TASK DETAILS:
Every line that contains "import" counts once; give the total number of such lines, with no other words.

═══

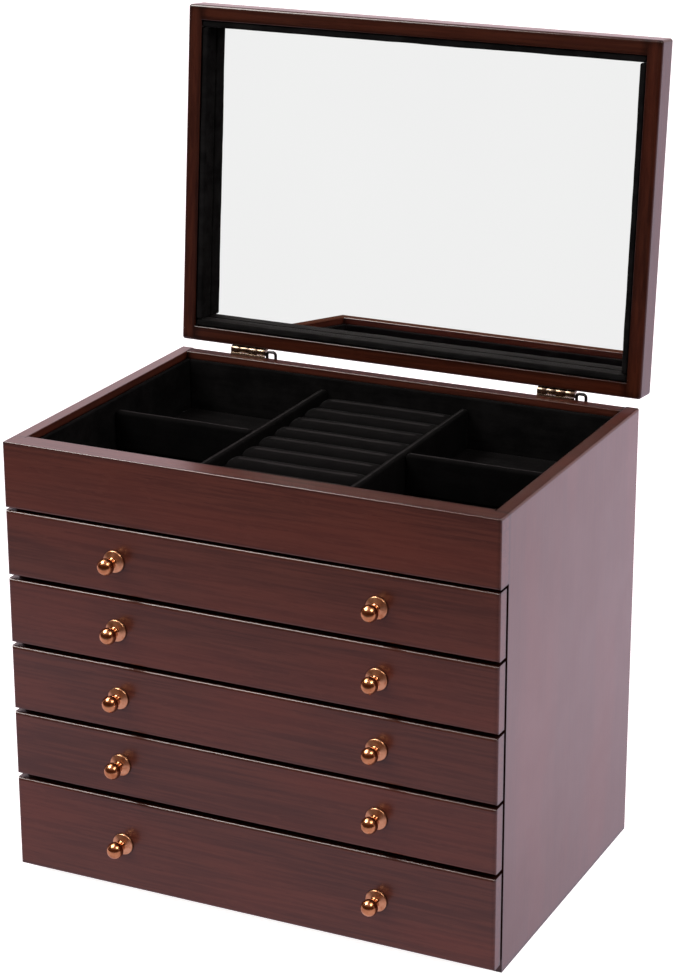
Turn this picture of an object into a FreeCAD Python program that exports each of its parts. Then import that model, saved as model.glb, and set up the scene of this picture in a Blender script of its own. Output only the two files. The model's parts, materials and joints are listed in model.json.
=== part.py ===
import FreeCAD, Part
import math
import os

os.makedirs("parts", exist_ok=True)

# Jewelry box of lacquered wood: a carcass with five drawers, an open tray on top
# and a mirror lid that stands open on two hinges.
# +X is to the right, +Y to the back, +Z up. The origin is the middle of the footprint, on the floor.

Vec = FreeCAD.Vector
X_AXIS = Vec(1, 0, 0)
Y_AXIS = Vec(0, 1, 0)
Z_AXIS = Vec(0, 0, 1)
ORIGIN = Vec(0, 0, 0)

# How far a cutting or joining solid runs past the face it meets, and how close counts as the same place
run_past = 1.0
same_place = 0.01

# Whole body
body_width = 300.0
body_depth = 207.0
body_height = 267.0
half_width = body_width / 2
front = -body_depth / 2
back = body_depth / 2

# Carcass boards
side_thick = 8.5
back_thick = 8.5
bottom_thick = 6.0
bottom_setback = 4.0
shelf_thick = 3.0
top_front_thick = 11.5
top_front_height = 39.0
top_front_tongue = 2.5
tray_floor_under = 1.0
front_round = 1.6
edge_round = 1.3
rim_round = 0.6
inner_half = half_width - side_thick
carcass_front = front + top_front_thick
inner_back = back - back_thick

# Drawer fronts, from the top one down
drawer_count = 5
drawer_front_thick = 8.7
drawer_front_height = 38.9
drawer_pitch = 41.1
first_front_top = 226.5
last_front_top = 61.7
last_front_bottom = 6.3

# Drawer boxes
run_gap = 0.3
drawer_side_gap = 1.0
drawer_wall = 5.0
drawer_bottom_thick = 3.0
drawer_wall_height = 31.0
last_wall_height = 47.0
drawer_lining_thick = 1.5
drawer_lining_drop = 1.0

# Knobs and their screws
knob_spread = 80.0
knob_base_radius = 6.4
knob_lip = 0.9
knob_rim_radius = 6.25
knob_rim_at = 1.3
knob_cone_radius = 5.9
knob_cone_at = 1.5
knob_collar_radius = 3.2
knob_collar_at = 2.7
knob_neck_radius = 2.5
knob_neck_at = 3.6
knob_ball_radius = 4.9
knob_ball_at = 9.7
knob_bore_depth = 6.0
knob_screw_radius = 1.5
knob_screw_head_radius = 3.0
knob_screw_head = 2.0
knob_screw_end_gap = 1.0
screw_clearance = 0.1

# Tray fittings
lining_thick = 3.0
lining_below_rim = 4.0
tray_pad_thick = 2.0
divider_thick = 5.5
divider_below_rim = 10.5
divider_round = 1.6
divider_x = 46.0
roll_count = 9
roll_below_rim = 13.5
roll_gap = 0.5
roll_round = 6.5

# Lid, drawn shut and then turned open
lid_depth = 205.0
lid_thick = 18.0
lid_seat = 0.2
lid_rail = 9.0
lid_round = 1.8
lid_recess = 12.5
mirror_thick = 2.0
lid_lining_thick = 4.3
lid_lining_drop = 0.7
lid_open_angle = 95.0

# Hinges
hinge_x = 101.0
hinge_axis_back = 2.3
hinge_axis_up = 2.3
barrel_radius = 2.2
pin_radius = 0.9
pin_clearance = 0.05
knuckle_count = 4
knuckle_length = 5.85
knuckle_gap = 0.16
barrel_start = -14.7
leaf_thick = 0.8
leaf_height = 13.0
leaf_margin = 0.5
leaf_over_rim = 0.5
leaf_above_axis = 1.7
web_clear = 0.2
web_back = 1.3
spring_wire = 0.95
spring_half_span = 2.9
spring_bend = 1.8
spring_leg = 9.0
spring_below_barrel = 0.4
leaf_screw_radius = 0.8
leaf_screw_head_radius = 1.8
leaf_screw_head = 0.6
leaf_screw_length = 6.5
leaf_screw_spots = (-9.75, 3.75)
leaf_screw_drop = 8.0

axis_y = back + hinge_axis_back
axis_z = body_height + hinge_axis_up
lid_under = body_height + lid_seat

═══

ANSWER TO THIS EXERCISE:
4